## WHAT YOU NEED TO DO
Report all lines holding "bodies".

## RECORDS SHOWN
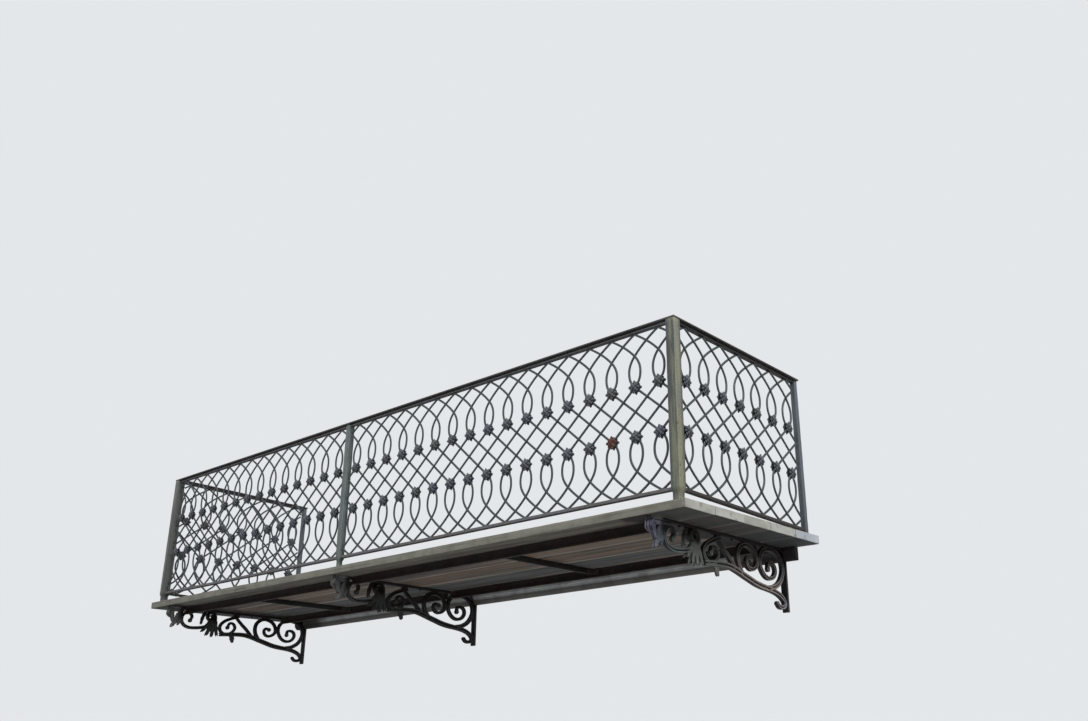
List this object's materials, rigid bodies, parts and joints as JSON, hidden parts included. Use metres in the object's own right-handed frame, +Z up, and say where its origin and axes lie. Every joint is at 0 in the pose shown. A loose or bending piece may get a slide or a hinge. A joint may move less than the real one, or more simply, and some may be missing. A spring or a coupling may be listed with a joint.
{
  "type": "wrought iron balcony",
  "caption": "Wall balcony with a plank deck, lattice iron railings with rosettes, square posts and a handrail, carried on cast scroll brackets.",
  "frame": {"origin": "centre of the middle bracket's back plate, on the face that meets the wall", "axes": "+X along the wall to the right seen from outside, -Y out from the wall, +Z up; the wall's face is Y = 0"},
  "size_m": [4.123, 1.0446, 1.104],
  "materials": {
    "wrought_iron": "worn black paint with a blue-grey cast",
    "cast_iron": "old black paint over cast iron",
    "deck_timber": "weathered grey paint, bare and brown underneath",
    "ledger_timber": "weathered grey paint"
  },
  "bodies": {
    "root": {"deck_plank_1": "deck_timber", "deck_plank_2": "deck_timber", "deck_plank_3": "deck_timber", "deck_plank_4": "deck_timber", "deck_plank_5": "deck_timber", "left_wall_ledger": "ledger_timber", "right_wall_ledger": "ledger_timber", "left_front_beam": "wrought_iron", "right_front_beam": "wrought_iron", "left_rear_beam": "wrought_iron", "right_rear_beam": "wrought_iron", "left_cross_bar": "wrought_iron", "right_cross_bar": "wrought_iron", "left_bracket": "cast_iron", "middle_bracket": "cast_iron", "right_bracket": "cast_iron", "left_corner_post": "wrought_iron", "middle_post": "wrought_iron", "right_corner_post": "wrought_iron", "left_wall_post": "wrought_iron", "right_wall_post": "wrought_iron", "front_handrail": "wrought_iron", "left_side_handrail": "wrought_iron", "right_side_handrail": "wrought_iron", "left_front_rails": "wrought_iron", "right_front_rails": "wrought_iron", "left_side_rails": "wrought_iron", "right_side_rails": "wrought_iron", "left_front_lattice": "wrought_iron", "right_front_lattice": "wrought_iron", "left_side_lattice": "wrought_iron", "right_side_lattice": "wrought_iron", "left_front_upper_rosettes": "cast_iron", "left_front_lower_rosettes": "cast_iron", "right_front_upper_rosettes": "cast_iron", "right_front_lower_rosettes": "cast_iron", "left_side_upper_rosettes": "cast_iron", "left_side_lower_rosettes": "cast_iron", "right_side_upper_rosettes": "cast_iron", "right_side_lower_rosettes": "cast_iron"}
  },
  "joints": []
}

* * *

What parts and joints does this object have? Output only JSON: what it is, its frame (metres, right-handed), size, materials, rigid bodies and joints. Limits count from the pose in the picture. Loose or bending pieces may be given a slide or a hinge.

## SOLUTION TO THE PROBLEM
List this object's materials, rigid bodies, parts and joints as JSON, hidden parts included. Use metres in the object's own right-handed frame, +Z up, and say where its origin and axes lie. Every joint is at 0 in the pose shown. A loose or bending piece may get a slide or a hinge. A joint may move less than the real one, or more simply, and some may be missing. A spring or a coupling may be listed with a joint.
  "bodies": {
What parts and joints does this object have? Output only JSON: what it is, its frame (metres, right-handed), size, materials, rigid bodies and joints. Limits count from the pose in the picture. Loose or bending pieces may be given a slide or a hinge.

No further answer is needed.